Forte de son expérience dans le luxe notamment chez l’intransigeant Prada, Tatiana, aujourd'hui consultante indépendante, nous plonge au cœur de ses expériences les plus marquantes. Elle partage des anecdotes sur des projets ambitieux et dévoile ses insights sur les défis contemporains et futurs du retail.

Un aperçu unique de son expertise et de sa vision pour l'avenir du secteur.

 

1. PEUX-TU TE PRÉSENTER ?

 

Je suis Tatiana de Bourguesdon, consultante indépendante et experte en retail et expérience client depuis 5 ans. Auparavant j’ai travaillé pendant 10 ans pour des enseignes majeures de la mode et du luxe.
Sur le plan personnel, je suis maman d’une petite fille de 3 ans et je suis une passionnée de musique, de surf et de requins!

 

2. Une belle et longue expérience chez Prada. Je suis curieuse de connaître ton projet Retail le plus marquant ?

 

Effectivement 8 années très riches et fortes passées dans la filiale France du Groupe Prada à Paris (France = 3ème marché le plus important à mon époque pour le groupe). J’ai évolué au sein du département Retail Merchandising, toujours sur la catégorie Maroquinerie et Accessoires (la plus importante en CA) sur tous les Univers: Prada Femme, Prada Homme et Miu Miu.
L’occasion de participer à beaucoup de beaux projets. Je pense à l'opération ’Take Over’ de Prada aux Galeries Lafayette Haussmann. La préparation s’est échelonnée durant les 12 mois précédents avec des nuits blanches et des week ends studieux les jours précédents. Mais le résultat était là: toutes les vitrines des bâtiments Homme et Femme des Galeries et un pop up aux couleurs de Prada, des produits exclusifs, une communication dédiée et les corners Prada existants restylisés!

 

3. Louis Vuitton crée une recommandation merchandising pour chacune de ses Boutiques, alors que d’autres marques travaillent par Cluster (en fonction de la taille, ou du revenu du magasin).

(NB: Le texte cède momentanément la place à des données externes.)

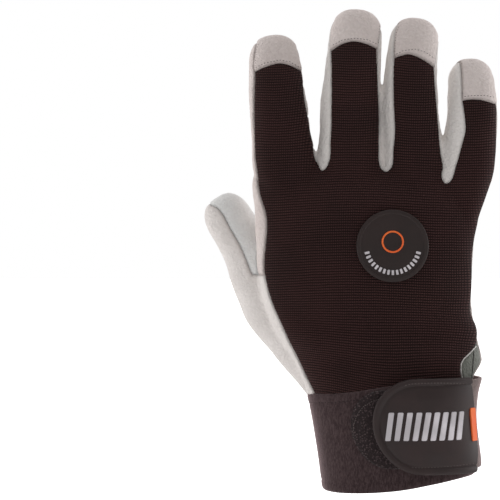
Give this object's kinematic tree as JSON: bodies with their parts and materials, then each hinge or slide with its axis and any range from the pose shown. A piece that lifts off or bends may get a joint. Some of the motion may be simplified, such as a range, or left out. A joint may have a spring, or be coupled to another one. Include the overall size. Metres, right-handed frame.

Chez Prada, comment faisiez-vous vos recommandations merchandising ? Comment vérifiez-vous qu'elles étaient bien implémentées ?

Chaque marque a ses stratégies retail merchandising. Déjà du point de vue des rôles, il y a des marques pour lesquelles c’est du ressort du Store Manger de faire les achats pour sa boutique (comme chez Chanel). Chez Prada, les achats sont effectuées par les équipes siège de Retail Merchandising. La logique de cluster est intéressante quand on gère un nombre important de boutiques. Ce qui était mon cas! Avec de nombreux clusters, j'ai pu adopter une approche très précise. Un cluster regroupe des critères quantitatifs (taille de la boutique, capacité d’exposition, prévisions de ventes) ainsi que des critères qualitatifs (type de clientèle, type de boutique, localisation, etc.). Lorsque je faisais les achats pour une boutique, je devais prendre en compte tous ces critères.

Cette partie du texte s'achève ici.